When left unattended, everybody’s positioning will weaken over time. We all have to buckle down and review from time to time. That said, very few people proactively track the health of “their positioning” in real time. We behave like we will never have to take action.
In fact, it's surprising hard for any one individual in a business to experience all the signals of weakening positioning. Sales teams watch how customers respond, product teams track usage of features, while marketing teams listen intently to what competitor’s say. Everybody owns a different piece for the positioning puzzle. And a single piece is never convincing enough evidence to suggest that it's necessary to take action now.

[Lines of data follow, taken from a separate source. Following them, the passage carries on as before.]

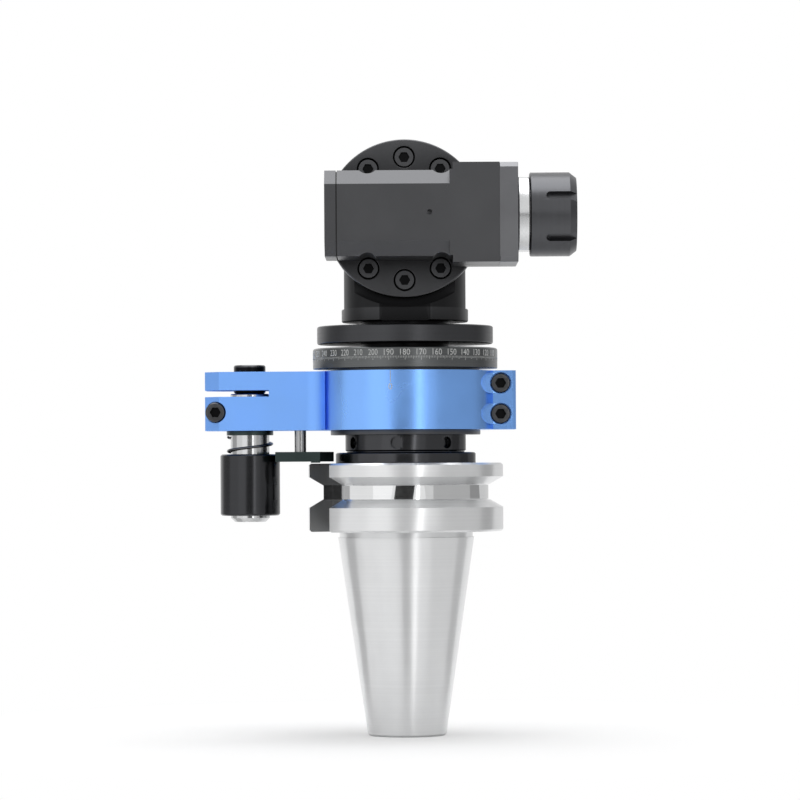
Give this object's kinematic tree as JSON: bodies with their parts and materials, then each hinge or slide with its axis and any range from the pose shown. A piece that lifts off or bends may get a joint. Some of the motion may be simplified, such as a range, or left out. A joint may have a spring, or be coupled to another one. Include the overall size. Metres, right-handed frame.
{
  "type": "right angle milling head",
  "caption": "Angle head on a taper shank: mitre gears turn a collet spindle set square to the shank; an arm with a locating pin and a sprung lock keeps the body still.",
  "frame": {"origin": "centre of the taper's gauge plane, on the shank axis", "axes": "+Z along the shank axis towards the head, +X the way the tool spindle points, -Y the front where the swivel disc faces"},
  "size_m": [0.1884, 0.128, 0.304],
  "materials": {
    "ground_steel": "ground",
    "bright_steel": "turned",
    "black_oxide_housing": "black oxide, milled",
    "black_oxide_turned": "black oxide, turned",
    "dial_black": "black oxide with white graduations",
    "blue_anodised": "blue anodised",
    "green_black_plate": "black oxide, satin",
    "screw_black": "black oxide",
    "spring_steel": "drawn",
    "bearing_steel": "polished",
    "gear_steel": "hardened",
    "seal_rubber": "moulded"
  },
  "bodies": {
    "housing": {"main_housing": "black_oxide_housing", "bearing_nut": "black_oxide_turned", "shaft_seal": "seal_rubber", "main_bearing_outer_rings": "bearing_steel", "main_bearing_balls": "bearing_steel", "dial_ring": "dial_black", "upper_flange": "black_oxide_turned", "gear_housing": "black_oxide_housing", "rear_cover": "black_oxide_housing", "rear_cover_screws": "screw_black", "column_bearing_outer_ring": "bearing_steel", "transfer_bearing_outer_rings": "bearing_steel"},
    "shank": {"taper_shank": "ground_steel", "dust_collar": "black_oxide_turned", "main_bearing_inner_rings": "bearing_steel", "stem_locknut": "gear_steel", "column_bearing_inner_ring": "bearing_steel", "stem_spacer": "bright_steel", "input_gear": "gear_steel", "input_gear_screw": "screw_black"},
    "clamp_arm": {"clamp_ring": "blue_anodised", "ring_screws": "screw_black", "arm_screw": "screw_black", "locating_pin": "ground_steel", "height_screw": "screw_black", "spring_seat": "spring_steel", "lock_spring": "spring_steel"},
    "lock": {"lock_sleeve": "black_oxide_turned", "lock_plate": "green_black_plate", "guide_rod": "bright_steel"},
    "head": {"head_housing": "black_oxide_housing", "swivel_disc": "black_oxide_housing", "left_cover": "black_oxide_housing", "cover_gasket": "seal_rubber", "left_cover_screws": "screw_black", "end_cap": "black_oxide_housing", "end_cap_screws": "screw_black", "swivel_screws": "screw_black", "tee_nuts": "gear_steel", "spindle_bearing_outer_rings": "bearing_steel", "tail_bearing_outer_ring": "bearing_steel", "spindle_seal": "seal_rubber"},
    "transfer": {"transfer_shaft": "bright_steel", "transfer_gear_rear": "gear_steel", "transfer_gear_front": "gear_steel", "transfer_bearing_inner_rings": "bearing_steel", "transfer_gear_screw": "screw_black"},
    "spindle": {"tool_spindle": "bright_steel", "spindle_gear": "gear_steel", "spindle_bearing_inner_rings": "bearing_steel", "tail_bearing_inner_ring": "bearing_steel", "gear_circlip": "gear_steel", "tail_locknut": "gear_steel"},
    "collet_body": {"collet": "bright_steel"},
    "nut": {"collet_nut": "black_oxide_turned"}
  },
  "joints": [
    {"name": "input_spin", "type": "hinge", "parent": "housing", "child": "shank", "pos_m": [0, 0, 0.05], "axis": [0, 0, 1], "continuous": true},
    {"name": "ring_swivel", "type": "hinge", "parent": "housing", "child": "clamp_arm", "pos_m": [0, 0, 0.07], "axis": [0, 0, 1], "continuous": true},
    {"name": "lock_slide", "type": "slide", "parent": "clamp_arm", "child": "lock", "axis": [0, 0, 1], "range_m": [-0.0037, 0.008], "stiffness_N_per_m": 2000, "springref_m": -0.0135, "deforming": ["lock_spring"]},
    {"name": "transfer_spin", "type": "hinge", "parent": "housing", "child": "transfer", "pos_m": [0, 0, 0.162], "axis": [0, 1, 0], "continuous": true},
    {"name": "head_tilt", "type": "hinge", "parent": "housing", "child": "head", "pos_m": [0, -0.024, 0.162], "axis": [0, -1, 0], "range_deg": [0, 90]},
    {"name": "tool_spin", "type": "hinge", "parent": "head", "child": "spindle", "pos_m": [0, -0.053, 0.162], "axis": [1, 0, 0], "continuous": true},
    {"name": "collet_slide", "type": "slide", "parent": "spindle", "child": "collet_body", "axis": [1, 0, 0], "range_m": [0, 0.0075]},
    {"name": "nut_turn", "type": "hinge", "parent": "collet_body", "child": "nut", "pos_m": [0.07, -0.053, 0.162], "axis": [1, 0, 0], "range_deg": [0, 1800]}
  ],
  "couplings": [
    {"joint": "transfer_spin", "follows": "input_spin", "ratio": 1},
    {"joint": "tool_spin", "follows": "input_spin", "ratio": -1},
    {"joint": "nut_turn", "follows": "collet_slide", "rad_per_m": 4188.8}
  ]
}
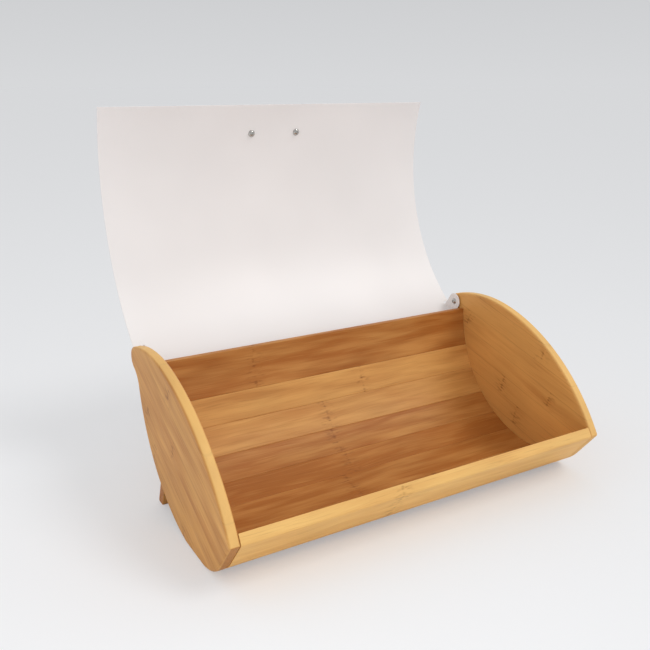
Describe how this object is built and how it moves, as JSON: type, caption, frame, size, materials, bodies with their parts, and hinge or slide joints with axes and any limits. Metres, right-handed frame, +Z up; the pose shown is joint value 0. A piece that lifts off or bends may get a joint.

So when somebody collates the signals and suggests repositioning, it’s usually a prickly surprise. There is cognitive dissonance between each exec's personal experience and the imagined workload or risk of updating their positioning. Deep inside, their brain is telling them that the proposed solution is way out of proportion to the problem they can see. Their push back "to wait and see" comes from a genuine place of truth.
But hesitation simply pushes the problem out to be solved in the future, heightening market risk rather than mitigating it.
I’ve become adept at handling "not now, lets wait and see" conversations over the years. My aim is never to force through unmerited work, but rather to face the team with two much more profound questions. Instead of asking if we should review positioning, I ask them when they should update their positioning and why that's the right time to take action.
This little flip is gold.
Because it reminds that team that their positioning is alive; continually shifting relative to the needs of their customers and the actions of their competitors, regardless of what they hope or plan. Much like painting the exterior of your home, it’s up to you to choose when to do it. Too early and you’re creating excess work, too late and you’ve let the rot take hold.
Knowing when to build a consensus for action depends on the whole exec team sharing a common threshold for commercial discomfort. How pressured does it have to get before we take action? As in any strategic work, a few common rules agreed in advance make life so much simpler later on.
I like to set some business rule around three sets of "positioning triggers". For each trigger, just define what the threshold is to consider it worthy of action.
Developing a new product
Launching a major product upgrade
Significant changes to prices
New competitor enters market
Competitor enters or exits your value segment
Significant impact on market affordability
Sales are too slow to convert
Products are too similar to competitor
Proposition is too hard for market to understand
I like to use a simple spreadsheet that forms part of the strategy stack, naturally the more quantitative the tolerance point is for each trigger, the easier it is to administer. In more sophisticated teams it’s possible to calculate the cost of inaction, but don’t sweat it. The very process of deciding this in advance is the exact groundwork you need. It familiarises your colleagues about the reality of maintaining a great position in market and eliminates the opinions of the loudest voice in the team.
Above all, it means no more prickly surprises and push back when a positioning refresh pops back onto your strategic agenda in the coming months. After all, a little less noise, a little more action, is good for everyone’s business.